Work to complete —
Nothing outside the stretch should be returned: give exactly the lines from the line containing "Write part 3" through the line containing "v = np.linspace(0, 1, rows)[:, None]", including both.

[Records contained in a dataset]

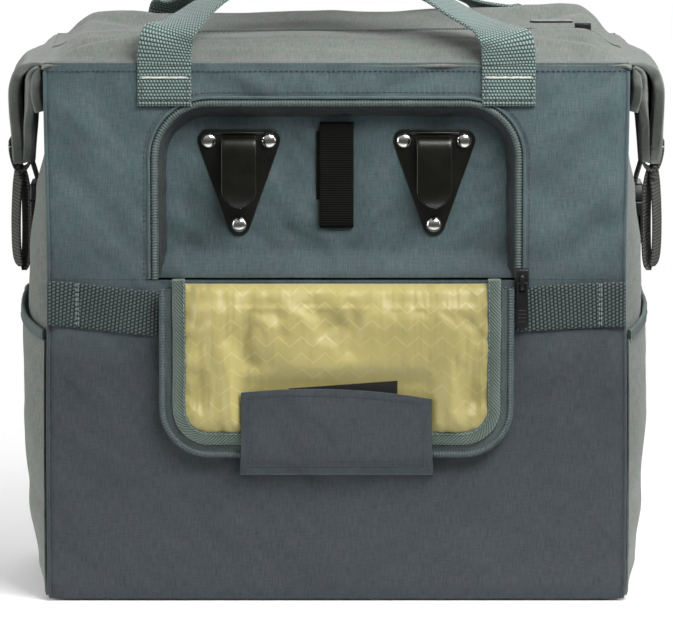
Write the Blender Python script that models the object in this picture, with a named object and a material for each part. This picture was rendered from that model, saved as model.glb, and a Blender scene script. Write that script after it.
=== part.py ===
"""Pannier bag with a zipped hook compartment, a fold-over top and two webbing handles.

Units are metres and +Z is up. The side that hangs against the bicycle faces -Y.
The origin is the centre of the base, on the surface that the bag stands on.
"""
from math import cos, pi, sin

import bmesh
import bpy
from mathutils import Matrix, Vector

# Bag body
WIDTH = 0.350
DEPTH = 0.160
WALL_TOP = 0.327
CROWN = 0.009
SKIN = 0.003
GAP = 0.0003
HALF_W = WIDTH / 2
BACK_Y = -DEPTH / 2
FRONT_Y = DEPTH / 2

# Window of the hook compartment, and the flap that closes it
SEAM_Z = 0.196
WINDOW_HALF_W = 0.112
WINDOW_TOP = 0.306
WINDOW_RADIUS = 0.036
CHAIN_BODY_EDGE = 0.0052
CHAIN_FLAP_EDGE = 0.0124
BINDING_EDGE = 0.0142
FLAP_PIVOT = Vector((0, -0.0845, 0.195))
FLAP_PLY = 0.0012
FLAP_PAD = 0.005

# Boards and layers behind the panels
BOARD_W = 0.336
HOOK_BOARD_Y = -0.0605
HOOK_BOARD_T = 0.0025
RECESS_PANEL_T = 0.0015

# Hooks
HOOK_X = 0.0585
HOOK_T = 0.002
HOOK_RIVET_TOP = (0.018, 0.2785)
HOOK_RIVET_LOW = (0.0, 0.2276)
HOOK_CORNER_R = 0.0068
TONGUE_W = 0.021
RAIL_GAP = 0.0100
RIVET_HEAD_R = 0.0046
RIVET_SHANK_R = 0.0020

# Webbing
HANDLE_W = 0.032
HANDLE_X = 0.1025
WEBBING_T = 0.0022
BAND_W = 0.028
LOOP_W = 0.020
STRAP_W = 0.022

# Keeper tab
KEEPER_HALF_W = 0.0575
KEEPER_PIVOT = Vector((0, -0.0820, 0.079))
KEEPER_TOP = 0.128

# Fold-over ends
EAR_PIVOT_X = 0.1765
EAR_PIVOT_Z = 0.3265
EAR_TIP_X = 0.1925
EAR_TIP_Z = 0.2565
EAR_T = 0.004

# Side pockets
POCKET_TOP = 0.170
POCKET_BULGE = 0.0105
POCKET_HALF = 0.066


def clear_scene():
    for obj in list(bpy.data.objects):
        bpy.data.objects.remove(obj)


def make_material(name, colour, roughness, metallic=0.0):
    mat = bpy.data.materials.new(name)
    mat.use_nodes = True
    shader = mat.node_tree.nodes["Principled BSDF"]
    shader.inputs["Base Color"].default_value = (*colour, 1.0)
    shader.inputs["Roughness"].default_value = roughness
    shader.inputs["Metallic"].default_value = metallic
    mat.diffuse_color = (*colour, 1.0)
    return mat


def make_object(name, bm, material, smooth=False):
    bmesh.ops.remove_doubles(bm, verts=bm.verts, dist=1e-6)
    bmesh.ops.recalc_face_normals(bm, faces=bm.faces)
    mesh = bpy.data.meshes.new(name)
    bm.to_mesh(mesh)
    bm.free()
    mesh.materials.append(material)
    if smooth:
        mesh.shade_smooth()
        mesh.set_sharp_from_angle(angle=0.6)
    obj = bpy.data.objects.new(name, mesh)
    bpy.context.scene.collection.objects.link(obj)
    return obj


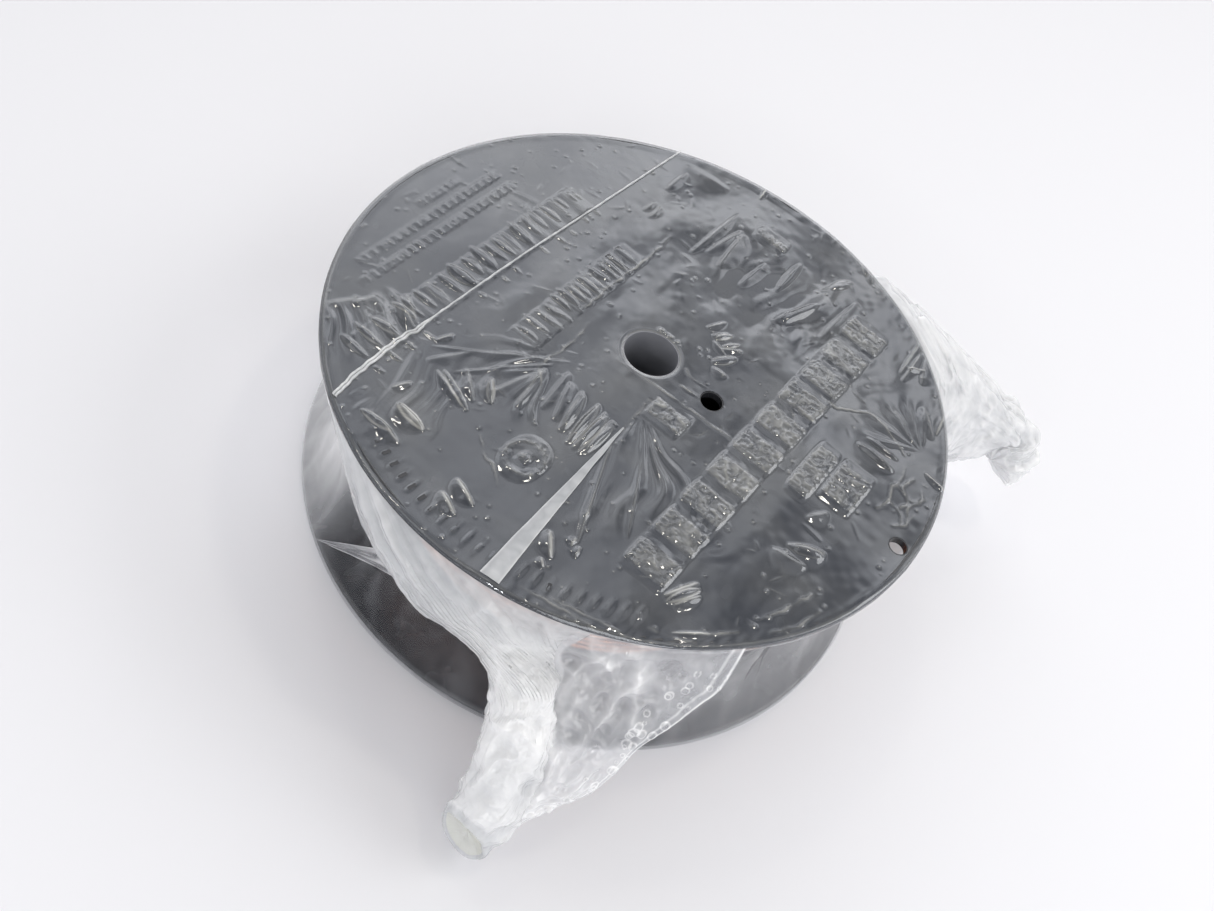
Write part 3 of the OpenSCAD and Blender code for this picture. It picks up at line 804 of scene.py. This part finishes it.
def gathered_mouth(material):
    """The bag's front: film from the top rim draws together into a bunch that ends bluntly."""
    rows, cap_rows = 300, 16
    u = both_sides(0, 1, 0)
    under = np.repeat([0.0, 1.0], [OUTER, INNER])
    line = smooth_path(MOUTH_PATH, 240)
    points = smooth_path(mouth_guides(line, u, under), rows)
    v = np.linspace(0, 1, rows)[:, None]

    normal = np.cross(np.gradient(points, axis=1), np.gradient(points, axis=0))
    normal /= np.linalg.norm(normal, axis=-1, keepdims=True) + 1e-9
    loose = smooth_step(v / 0.12) * (1 - 0.5 * under)
    bunch = smooth_step((v - 0.27) / 0.38)
    drawn = smooth_step((v - 0.14) / 0.3)
    a = both_sides(0, 9, 13)
    wrap = 1 - bell(a, 0.7) - bell(13 - a, 0.7)
    folds = billows(stacked(a * 0.75, v * 1.4, 0), 1.0, 2, 71)
    streaks = creased(stacked(a * 1.7, v * 12, 0), 1.0, 2, 75)
    lumps = noise(points / 13, 77) + 0.5 * noise(points / 6, 78)
    crumple = creased(points, 7.0, 3, 79)
    facets = creased(points, 12.0, 2, 81)
    pimples = creased(points, 3.4, 1, 83)
    swell = 1.3 * folds * wrap * lerp(1.0, 0.28, drawn) + lerp(0.9, 1.7, bunch) * lumps
    swell = (swell + 0.12 * streaks * (1 - 0.8 * bunch) + 0.30 * crumple) * loose
    swell = swell + (1.5 * facets + 0.22 * pimples) * bunch
    swell = swell + 2.4 * np.sin(math.pi * np.clip(v / 0.45, 0, 1)) * (1 - under) * np.sin(math.pi * u)
    swell = swell * (1 - bell(1 - u, 0.07) * (1 - bunch))
    points = points - normal * (swell * (1 - 0.6 * smooth_step((v - 0.93) / 0.07)))[..., None]
    points[..., 2] = np.maximum(points[..., 2], FILM_LOW + 0.15)

    # It turns white where it draws close to the bunch, and is clearer towards its end
    away = np.full(points.shape[:2], 1e9)
    for place in line[::6, :3]:
        away = np.minimum(away, np.linalg.norm(points - place, axis=-1))
    white = (1 - smooth_step((away - 14) / 32)) * smooth_step((88 - points[..., 2]) / 22)
    milk_and_highlight = lerp(0.42, 0.84, white) + 0.08 * folds * (1 - white)
    milk_and_highlight = milk_and_highlight + (0.04 * streaks + 0.05 * lumps + 0.05 * crumple) * lerp(1.0, 0.5, white)
    milk_and_highlight = milk_and_highlight + 0.10 * (facets - 0.3) * bunch - 0.16 * smooth_step((v - 0.62) / 0.15)
    milk_and_highlight = milk_and_highlight + 0.4 * bell(u, 0.010) * (1 - under) * (1 - bunch) - 0.30 * smooth_step((v - 0.94) / 0.05)

    # The blunt end is a flat disc, a little hollow, with a thick lip
    end = points[-1]
    centre = end.mean(0)
    ahead = np.cross(end[0] - centre, end[OUTER // 2] - centre)
    ahead *= np.sign(ahead @ (line[-1, :3] - line[-9, :3])) / np.linalg.norm(ahead)
    f = (np.arange(1, cap_rows + 1) / cap_rows)[:, None]
    hollow = 0.8 * bell(f - 0.08, 0.08) - 1.2 * smooth_step((f - 0.1) / 0.4) + 0.3 * noise(end / 5, 3) * f
    caps = centre + (end - centre) * (1 - f[..., None]) + ahead * hollow[..., None]
    cap_milk = np.broadcast_to(0.20 + 0.3 * bell(f - 0.08, 0.06), hollow.shape)
    points, milk_and_highlight = np.concatenate([points, caps]), np.concatenate([milk_and_highlight, cap_milk])
    piece = grid_piece("gathered_mouth", points, material, milk_and_highlight, closed=True)
    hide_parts("film_front_tail")


# The flap's left and right edge, from the rim down
FLAP_LEFT = [(49, -115.5, 85.5), (48, -118, 68), (60.5, -126, 49), (66, -139, 33), (68.5, -150, 22)]
FLAP_RIGHT = [
    (98.5, -78.5, 86.5), (100.2, -88.5, 75), (98, -95.5, 68), (95, -104.5, 59.5), (91.2, -113, 51),
    (90.0, -122, 42), (87.5, -130, 34), (82, -138, 27.5), (76, -148, 20),
]

# Folds of the flap: points (u, v) over its width and length, then width, height and whiteness
FLAP_FOLDS = [
    ([(0.42, 0.03), (0.50, 0.16), (0.66, 0.32), (0.90, 0.50), (0.97, 0.56)], 0.030, 1.5, 0.36),
    ([(0.38, 0.12), (0.30, 0.26), (0.22, 0.40), (0.08, 0.55)], 0.030, 1.6, 0.28),
    ([(0.30, 0.10), (0.18, 0.30), (0.05, 0.46)], 0.022, 1.0, 0.25),
    ([(0.55, 0.18), (0.50, 0.34), (0.44, 0.46)], 0.020, 0.9, 0.35),
    ([(0.05, 0.58), (0.20, 0.60), (0.36, 0.58)], 0.030, 1.2, 0.5),
    ([(0.22, 0.62), (0.30, 0.74), (0.50, 0.80), (0.68, 0.74), (0.72, 0.62)], 0.026, 1.0, 0.4),
    ([(0.14, 0.64), (0.24, 0.82), (0.50, 0.90), (0.76, 0.82), (0.84, 0.66)], 0.024, 0.9, 0.35),
    ([(0.34, 0.64), (0.40, 0.70), (0.52, 0.72), (0.58, 0.64)], 0.020, 0.8, 0.35),
    ([(0.02, 0.72), (0.20, 0.92), (0.50, 0.97), (0.90, 0.90)], 0.030, 1.0, 0.3),
    ([(0.12, 0.06), (0.20, 0.14), (0.34, 0.18)], 0.020, 0.8, 0.4),
]


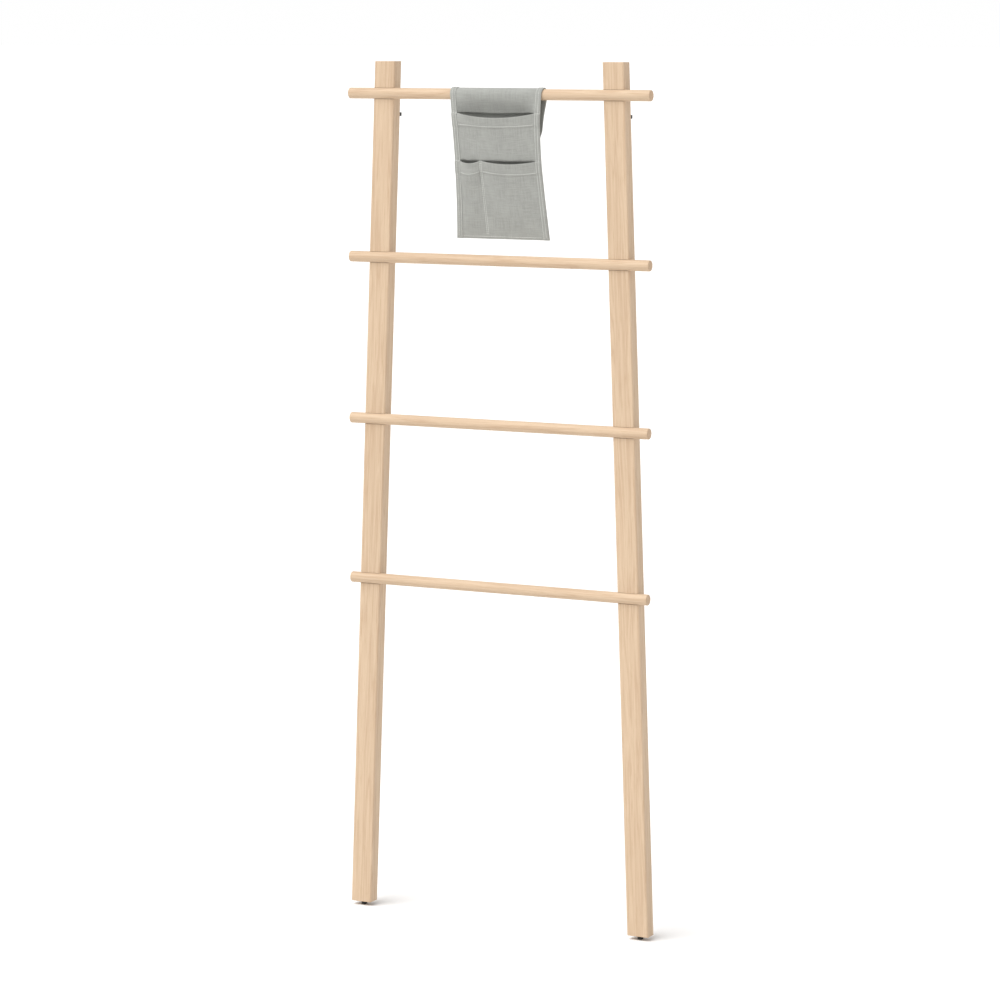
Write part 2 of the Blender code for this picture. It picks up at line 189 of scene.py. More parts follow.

Solution for this problem —
Write part 3 of the OpenSCAD and Blender code for this picture. It picks up at line 804 of scene.py. This part finishes it.
def gathered_mouth(material):
    """The bag's front: film from the top rim draws together into a bunch that ends bluntly."""
    rows, cap_rows = 300, 16
    u = both_sides(0, 1, 0)
    under = np.repeat([0.0, 1.0], [OUTER, INNER])
    line = smooth_path(MOUTH_PATH, 240)
    points = smooth_path(mouth_guides(line, u, under), rows)
    v = np.linspace(0, 1, rows)[:, None]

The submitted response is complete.